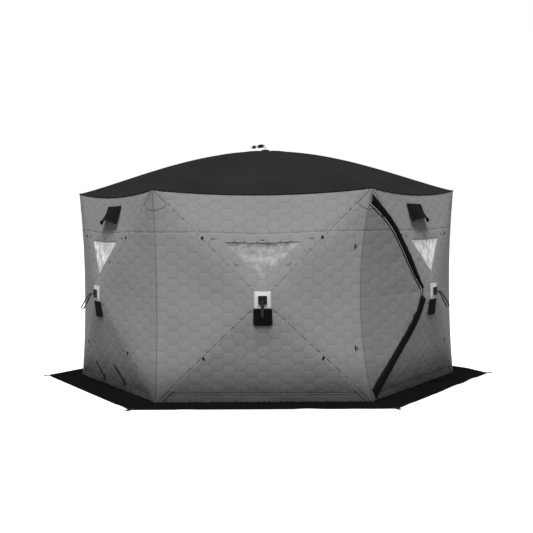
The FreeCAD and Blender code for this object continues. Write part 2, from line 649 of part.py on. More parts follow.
def all_nodes():
    nodes = {"roof_cover": roof_cover(), "skirt": skirt(), "hub_patches": hub_patches()}
    for wall in WALLS:
        nodes[f"{wall}_wall"] = wall_cover(wall)
        nodes[f"{wall}_hub"] = wall_hub(wall)
        for corner in POLE_CORNERS:
            nodes[f"{wall}_{corner}_pole"] = wall_pole(wall, corner)
    nodes["roof_hub"] = placed(hub(CORNERS.values()), roof_hub_frame())
    nodes["roof_pull_strap"] = placed([roof_pull_strap()], roof_hub_frame())
    for corner in CORNERS:
        nodes[f"roof_{corner}_pole"] = roof_pole(corner)
    nodes["corner_pockets"] = [shape for wall in WALLS for shape in wall_pockets(wall)]
    nodes["corner_pockets"] += [shape for corner in CORNERS for shape in roof_pocket(corner)]
    nodes["door_panel"] = [door_panel()]
    nodes["door_zip_track"] = door_zip_track()
    nodes["upper_zip_slider"] = slider("upper")
    nodes["lower_zip_slider"] = slider("lower")
    nodes["left_vent_hood"] = vent_hood("front_left")
    nodes["right_vent_hood"] = vent_hood("front_right")
    nodes["left_vent_mesh"] = [vent_mesh("front_left")]
    nodes["right_vent_mesh"] = [vent_mesh("front_right")]
    nodes["window_panes"] = [window_pane(wall) for wall in WALLS]
    nodes["door_tiebacks"] = door_tiebacks()
    nodes["webbing_tabs"] = base_straps() + [anchor_tab(corner) for corner in CORNERS]
    nodes["anchor_eyelets"] = [anchor_eyelet(corner) for corner in CORNERS]
    return nodes


os.makedirs("parts", exist_ok=True)
for name, solids in all_nodes().items():
    shape = solids[0] if len(solids) == 1 else Part.makeCompound(solids)
    shape.exportStep(f"parts/{name}.step")
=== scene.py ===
import math

import bmesh
import bpy
from mathutils import Matrix, Vector, noise
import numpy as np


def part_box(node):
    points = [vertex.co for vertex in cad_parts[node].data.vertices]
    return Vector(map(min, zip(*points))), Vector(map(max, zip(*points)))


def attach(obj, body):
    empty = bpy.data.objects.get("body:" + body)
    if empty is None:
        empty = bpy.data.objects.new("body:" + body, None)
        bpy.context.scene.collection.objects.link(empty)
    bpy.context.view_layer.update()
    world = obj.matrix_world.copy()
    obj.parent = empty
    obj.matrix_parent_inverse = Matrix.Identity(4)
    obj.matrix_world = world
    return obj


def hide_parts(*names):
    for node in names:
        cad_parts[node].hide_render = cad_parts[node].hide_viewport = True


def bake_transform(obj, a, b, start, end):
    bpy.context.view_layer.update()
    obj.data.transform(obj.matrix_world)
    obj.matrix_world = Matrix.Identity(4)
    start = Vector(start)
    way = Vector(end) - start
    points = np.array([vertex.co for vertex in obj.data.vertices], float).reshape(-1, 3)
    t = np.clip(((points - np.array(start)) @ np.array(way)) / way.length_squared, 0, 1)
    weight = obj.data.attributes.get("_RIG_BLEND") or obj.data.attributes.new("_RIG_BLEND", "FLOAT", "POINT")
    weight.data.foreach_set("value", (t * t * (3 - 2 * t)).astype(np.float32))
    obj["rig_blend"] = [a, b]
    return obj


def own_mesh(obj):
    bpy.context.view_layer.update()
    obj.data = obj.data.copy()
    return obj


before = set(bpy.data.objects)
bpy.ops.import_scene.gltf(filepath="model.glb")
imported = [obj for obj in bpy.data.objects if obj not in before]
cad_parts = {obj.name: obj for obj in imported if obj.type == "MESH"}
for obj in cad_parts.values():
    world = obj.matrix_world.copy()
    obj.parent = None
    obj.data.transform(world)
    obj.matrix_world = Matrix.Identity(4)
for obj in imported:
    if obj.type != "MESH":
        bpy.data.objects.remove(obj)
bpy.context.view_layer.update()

# Metres, in the frame's axes: +Z up, the front wall faces -Y. On a wall, "across" runs to the right as seen
# from outside, "up" is the height above the ice, and "out" is the distance outside the wall's corner plane.

# The shelter's main sizes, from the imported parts.
HUB_RADIUS = 0.075
HUB_HOLE = 0.030
WALL_LOW, WALL_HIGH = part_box("front_wall")
HALF = WALL_HIGH.x
APOTHEM = HALF / math.tan(math.radians(30))
WALL_HEIGHT = WALL_HIGH.z
HUB_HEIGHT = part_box("front_hub")[1].z - HUB_RADIUS
HUB_SPOT = Vector((0, HUB_HEIGHT))
HUB_BULGE = (-WALL_LOW.y - APOTHEM) / (1 - HUB_HOLE / HALF)
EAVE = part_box("roof_cover")[0].z + 0.003
ROOF_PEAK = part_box("roof_cover")[1].z
ROOF_ROUNDNESS = 1.15
SKIRT_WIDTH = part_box("skirt")[1].y - APOTHEM
UP = Vector((0, 0, 1))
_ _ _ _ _
** Your instructions **
Start with the line that contains "for name, solids" and end with the line that contains "for node in"; give those lines again exactly, and no others.

** Written reply **
for name, solids in all_nodes().items():
    shape = solids[0] if len(solids) == 1 else Part.makeCompound(solids)
    shape.exportStep(f"parts/{name}.step")
=== scene.py ===
import math

import bmesh
import bpy
from mathutils import Matrix, Vector, noise
import numpy as np


def part_box(node):
    points = [vertex.co for vertex in cad_parts[node].data.vertices]
    return Vector(map(min, zip(*points))), Vector(map(max, zip(*points)))


def attach(obj, body):
    empty = bpy.data.objects.get("body:" + body)
    if empty is None:
        empty = bpy.data.objects.new("body:" + body, None)
        bpy.context.scene.collection.objects.link(empty)
    bpy.context.view_layer.update()
    world = obj.matrix_world.copy()
    obj.parent = empty
    obj.matrix_parent_inverse = Matrix.Identity(4)
    obj.matrix_world = world
    return obj


def hide_parts(*names):
    for node in names:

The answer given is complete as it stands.